Back side of guard sheet, folded.

Place the sheet on top of your board, with the short fold against the board. Keep the folded edge about 3/4" below where you marked your writing height. You want your fingers and hand to touch only the guard sheet when you work, not your finished piece. But you want enough room above it to draw your letters comfortably.

If you are right handed, the folded edge will be horizontal.

If you are left handed, it all depends on how you write. Hook writers and those using an oblique nib or nib holder from underneath might have the folded edge horizontal. Those who write from underneath with a straight or oblique nib might have it angled down to the right (higher on the left side than the right). Some left handed writers form their letters with the paper turned 90°, in which case the folded edge might be vertical, with the opening to the right. Experiment to see what works for you.

Guard sheet in place. You can just see the mark I made to line it up
against on the edge of the board.

Finally, tape down the guard sheet, keep it under as much tension from edge to edge as you can.

Guard sheet, taped down.


Put it to use

Place your writing slope back in position for use.
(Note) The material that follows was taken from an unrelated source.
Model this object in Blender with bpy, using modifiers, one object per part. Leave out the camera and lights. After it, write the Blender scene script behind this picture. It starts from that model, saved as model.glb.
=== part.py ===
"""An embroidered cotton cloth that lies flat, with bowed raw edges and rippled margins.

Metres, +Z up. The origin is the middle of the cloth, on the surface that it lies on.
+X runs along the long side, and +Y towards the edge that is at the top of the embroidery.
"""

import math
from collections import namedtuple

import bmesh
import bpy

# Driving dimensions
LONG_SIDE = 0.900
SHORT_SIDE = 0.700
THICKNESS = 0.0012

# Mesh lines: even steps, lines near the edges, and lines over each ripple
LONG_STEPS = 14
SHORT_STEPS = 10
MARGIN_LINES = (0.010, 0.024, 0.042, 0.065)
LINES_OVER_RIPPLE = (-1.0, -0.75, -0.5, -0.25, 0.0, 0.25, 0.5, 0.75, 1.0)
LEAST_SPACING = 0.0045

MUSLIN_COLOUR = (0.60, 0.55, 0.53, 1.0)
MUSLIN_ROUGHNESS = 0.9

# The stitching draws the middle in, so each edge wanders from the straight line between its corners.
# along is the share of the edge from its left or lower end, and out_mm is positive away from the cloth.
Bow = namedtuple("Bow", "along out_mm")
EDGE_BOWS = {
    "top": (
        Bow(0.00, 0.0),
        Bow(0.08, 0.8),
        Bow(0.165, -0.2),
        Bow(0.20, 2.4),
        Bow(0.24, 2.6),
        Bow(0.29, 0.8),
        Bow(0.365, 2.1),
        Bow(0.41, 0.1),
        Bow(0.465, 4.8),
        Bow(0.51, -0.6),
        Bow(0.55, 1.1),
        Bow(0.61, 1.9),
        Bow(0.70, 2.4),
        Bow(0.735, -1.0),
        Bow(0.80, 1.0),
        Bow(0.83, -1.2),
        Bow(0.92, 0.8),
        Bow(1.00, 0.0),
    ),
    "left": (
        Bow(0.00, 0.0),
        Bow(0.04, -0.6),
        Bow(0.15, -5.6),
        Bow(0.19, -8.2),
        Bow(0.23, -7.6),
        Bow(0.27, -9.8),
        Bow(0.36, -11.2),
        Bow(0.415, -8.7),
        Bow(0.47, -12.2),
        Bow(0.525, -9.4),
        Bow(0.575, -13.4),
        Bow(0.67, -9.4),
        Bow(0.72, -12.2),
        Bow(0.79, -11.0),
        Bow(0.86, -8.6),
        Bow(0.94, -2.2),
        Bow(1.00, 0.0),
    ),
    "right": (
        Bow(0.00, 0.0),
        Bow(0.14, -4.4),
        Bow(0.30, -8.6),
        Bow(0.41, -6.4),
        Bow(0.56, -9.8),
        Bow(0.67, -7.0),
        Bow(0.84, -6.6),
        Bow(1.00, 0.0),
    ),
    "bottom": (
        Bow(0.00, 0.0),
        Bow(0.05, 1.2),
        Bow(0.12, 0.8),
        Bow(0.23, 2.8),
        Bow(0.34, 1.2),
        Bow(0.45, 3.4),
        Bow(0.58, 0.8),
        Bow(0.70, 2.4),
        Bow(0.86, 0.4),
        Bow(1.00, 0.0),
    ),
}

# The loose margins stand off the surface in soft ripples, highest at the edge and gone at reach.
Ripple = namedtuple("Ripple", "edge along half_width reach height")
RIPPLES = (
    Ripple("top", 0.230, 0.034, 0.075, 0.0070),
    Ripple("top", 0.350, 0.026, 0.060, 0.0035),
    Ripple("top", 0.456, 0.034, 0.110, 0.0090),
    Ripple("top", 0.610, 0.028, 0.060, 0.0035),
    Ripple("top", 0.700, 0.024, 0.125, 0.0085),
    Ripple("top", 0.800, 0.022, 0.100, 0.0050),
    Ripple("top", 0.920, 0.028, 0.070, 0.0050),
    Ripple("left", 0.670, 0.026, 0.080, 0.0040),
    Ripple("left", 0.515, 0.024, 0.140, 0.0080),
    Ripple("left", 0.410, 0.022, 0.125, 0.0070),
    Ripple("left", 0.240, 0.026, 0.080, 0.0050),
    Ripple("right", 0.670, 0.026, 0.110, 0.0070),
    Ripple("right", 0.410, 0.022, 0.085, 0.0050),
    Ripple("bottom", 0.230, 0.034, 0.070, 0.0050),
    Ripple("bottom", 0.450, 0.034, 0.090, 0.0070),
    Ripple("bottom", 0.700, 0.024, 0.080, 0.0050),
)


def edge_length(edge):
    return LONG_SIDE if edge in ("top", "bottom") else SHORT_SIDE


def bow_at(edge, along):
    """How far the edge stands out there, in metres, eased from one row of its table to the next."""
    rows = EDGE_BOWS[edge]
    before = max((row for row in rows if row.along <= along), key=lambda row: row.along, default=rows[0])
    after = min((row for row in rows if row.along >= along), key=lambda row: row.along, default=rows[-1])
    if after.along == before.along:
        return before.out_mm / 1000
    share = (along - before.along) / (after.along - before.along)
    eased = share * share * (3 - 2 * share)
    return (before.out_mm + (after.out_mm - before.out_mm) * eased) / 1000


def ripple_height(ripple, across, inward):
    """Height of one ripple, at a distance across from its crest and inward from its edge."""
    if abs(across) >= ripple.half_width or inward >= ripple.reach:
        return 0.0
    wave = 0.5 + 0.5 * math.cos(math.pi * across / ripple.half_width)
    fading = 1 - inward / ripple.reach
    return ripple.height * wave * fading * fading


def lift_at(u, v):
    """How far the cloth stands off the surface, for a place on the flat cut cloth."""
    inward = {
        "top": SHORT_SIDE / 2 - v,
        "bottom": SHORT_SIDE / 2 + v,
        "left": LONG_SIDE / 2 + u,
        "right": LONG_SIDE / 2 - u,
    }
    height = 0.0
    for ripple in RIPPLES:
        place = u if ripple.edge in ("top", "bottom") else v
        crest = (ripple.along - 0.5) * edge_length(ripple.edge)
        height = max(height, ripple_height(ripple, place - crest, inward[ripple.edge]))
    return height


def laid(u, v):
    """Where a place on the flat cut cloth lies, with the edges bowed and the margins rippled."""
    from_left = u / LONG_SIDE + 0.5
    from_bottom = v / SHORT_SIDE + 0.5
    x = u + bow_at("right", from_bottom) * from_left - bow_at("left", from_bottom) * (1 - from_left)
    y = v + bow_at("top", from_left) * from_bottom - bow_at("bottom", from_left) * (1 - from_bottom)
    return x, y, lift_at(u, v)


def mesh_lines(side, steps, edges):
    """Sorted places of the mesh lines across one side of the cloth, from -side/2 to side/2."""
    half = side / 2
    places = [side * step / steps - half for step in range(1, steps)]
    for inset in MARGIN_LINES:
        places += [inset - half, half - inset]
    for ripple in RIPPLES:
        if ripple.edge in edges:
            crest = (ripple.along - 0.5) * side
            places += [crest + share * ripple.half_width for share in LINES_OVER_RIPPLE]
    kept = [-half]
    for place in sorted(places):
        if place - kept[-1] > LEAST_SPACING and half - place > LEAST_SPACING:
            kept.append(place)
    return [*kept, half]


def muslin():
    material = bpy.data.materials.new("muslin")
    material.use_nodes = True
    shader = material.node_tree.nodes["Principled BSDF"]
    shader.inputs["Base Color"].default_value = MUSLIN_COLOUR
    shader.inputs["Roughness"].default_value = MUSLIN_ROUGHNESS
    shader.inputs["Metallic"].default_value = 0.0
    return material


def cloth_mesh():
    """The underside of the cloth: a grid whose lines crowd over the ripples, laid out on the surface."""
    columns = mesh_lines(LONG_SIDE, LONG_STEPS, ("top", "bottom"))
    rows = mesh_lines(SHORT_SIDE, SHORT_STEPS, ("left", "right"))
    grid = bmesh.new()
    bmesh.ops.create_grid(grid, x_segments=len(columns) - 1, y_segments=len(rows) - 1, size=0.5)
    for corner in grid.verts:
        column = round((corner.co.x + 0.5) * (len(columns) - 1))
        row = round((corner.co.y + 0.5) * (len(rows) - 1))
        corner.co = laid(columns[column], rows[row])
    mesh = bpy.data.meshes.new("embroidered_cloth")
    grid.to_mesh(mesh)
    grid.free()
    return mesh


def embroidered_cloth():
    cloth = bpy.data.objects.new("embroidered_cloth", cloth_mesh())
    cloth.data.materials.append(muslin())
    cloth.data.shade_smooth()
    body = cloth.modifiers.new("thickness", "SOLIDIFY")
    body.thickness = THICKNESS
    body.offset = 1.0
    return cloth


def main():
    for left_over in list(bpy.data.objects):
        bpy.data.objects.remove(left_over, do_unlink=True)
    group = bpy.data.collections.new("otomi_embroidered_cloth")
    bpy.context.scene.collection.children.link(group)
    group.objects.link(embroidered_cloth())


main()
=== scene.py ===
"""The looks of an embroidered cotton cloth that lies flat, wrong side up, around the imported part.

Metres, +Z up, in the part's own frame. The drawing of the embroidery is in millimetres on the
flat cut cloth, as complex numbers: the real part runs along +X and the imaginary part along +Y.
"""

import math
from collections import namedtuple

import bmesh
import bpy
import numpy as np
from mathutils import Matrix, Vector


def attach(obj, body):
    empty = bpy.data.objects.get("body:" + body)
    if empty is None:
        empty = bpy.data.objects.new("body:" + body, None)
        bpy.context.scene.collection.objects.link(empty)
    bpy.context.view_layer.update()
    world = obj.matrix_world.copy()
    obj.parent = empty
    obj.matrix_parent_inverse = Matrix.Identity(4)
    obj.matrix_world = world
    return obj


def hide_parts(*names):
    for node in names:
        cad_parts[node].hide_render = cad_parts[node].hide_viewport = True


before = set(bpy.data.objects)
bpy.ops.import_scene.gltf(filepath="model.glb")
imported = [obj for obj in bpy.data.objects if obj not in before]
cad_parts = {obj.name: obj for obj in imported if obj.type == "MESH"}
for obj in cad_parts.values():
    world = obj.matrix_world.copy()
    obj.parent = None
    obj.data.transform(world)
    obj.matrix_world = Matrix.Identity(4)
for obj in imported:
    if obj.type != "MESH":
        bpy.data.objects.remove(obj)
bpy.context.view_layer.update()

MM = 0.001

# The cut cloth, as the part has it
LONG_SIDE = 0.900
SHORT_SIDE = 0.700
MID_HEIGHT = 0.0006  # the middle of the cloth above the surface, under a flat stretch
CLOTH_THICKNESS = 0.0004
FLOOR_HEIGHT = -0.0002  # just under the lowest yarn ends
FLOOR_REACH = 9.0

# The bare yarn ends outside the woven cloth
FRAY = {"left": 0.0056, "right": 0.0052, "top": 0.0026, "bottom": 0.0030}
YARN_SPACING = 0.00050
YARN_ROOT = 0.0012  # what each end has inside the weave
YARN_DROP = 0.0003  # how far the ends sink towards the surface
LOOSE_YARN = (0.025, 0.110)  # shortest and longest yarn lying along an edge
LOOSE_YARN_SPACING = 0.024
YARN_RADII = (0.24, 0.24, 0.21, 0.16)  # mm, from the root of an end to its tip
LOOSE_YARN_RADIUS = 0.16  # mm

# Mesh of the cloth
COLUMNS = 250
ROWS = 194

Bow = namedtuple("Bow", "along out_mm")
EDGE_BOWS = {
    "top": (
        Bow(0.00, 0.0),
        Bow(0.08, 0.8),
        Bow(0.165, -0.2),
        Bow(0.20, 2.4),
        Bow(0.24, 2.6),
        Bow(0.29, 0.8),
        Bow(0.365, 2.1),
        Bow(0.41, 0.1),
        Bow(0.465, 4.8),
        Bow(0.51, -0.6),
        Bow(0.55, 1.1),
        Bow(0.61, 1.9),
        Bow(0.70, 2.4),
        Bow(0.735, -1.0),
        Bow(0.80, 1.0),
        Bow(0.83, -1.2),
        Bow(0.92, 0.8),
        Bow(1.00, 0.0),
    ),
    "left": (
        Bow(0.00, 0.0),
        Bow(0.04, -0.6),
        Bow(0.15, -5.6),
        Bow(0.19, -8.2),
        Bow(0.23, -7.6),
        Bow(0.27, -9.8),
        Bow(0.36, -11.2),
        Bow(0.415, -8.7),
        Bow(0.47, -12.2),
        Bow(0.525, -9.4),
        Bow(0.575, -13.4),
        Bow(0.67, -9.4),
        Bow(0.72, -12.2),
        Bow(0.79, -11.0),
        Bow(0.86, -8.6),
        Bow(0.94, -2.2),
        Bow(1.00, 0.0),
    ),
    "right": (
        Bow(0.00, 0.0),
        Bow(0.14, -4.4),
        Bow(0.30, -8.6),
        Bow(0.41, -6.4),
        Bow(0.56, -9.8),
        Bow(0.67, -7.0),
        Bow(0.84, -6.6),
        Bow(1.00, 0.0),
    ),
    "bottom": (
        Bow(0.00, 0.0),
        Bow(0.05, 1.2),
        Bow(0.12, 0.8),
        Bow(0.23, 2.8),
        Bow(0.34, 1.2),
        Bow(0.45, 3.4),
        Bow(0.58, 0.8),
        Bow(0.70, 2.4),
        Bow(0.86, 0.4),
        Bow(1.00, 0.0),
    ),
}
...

Slide your work or practice paper between the guard sheet and padding sheets. The tension of the guard sheet should hold it in place.

My new clean writing slope, practice sheet in place.

As you write, slide the work piece up as you complete each line. This keeps your hand and arm at the same height for every subsequent line, helping your consistency.

Finally, a few warnings and tips to keep in mind:

  1. Your pen should never touch the top fold of the guard sheet; that could cause ink to end up behind the guard sheet. Adjust the guard sheet down if its too high.
  2. Your hand should never touch the paper of the work piece. Adjust the guard sheet up if it is too low.
  3. Make sure the guard sheet has enough tension. You don't want your work piece sliding down behind it with wet ink.
  4. If you have any pouncing or erasing to do, take the work piece off your slope before doing so. The powder or eraser leavings can fall behind the guard sheet and cause problems.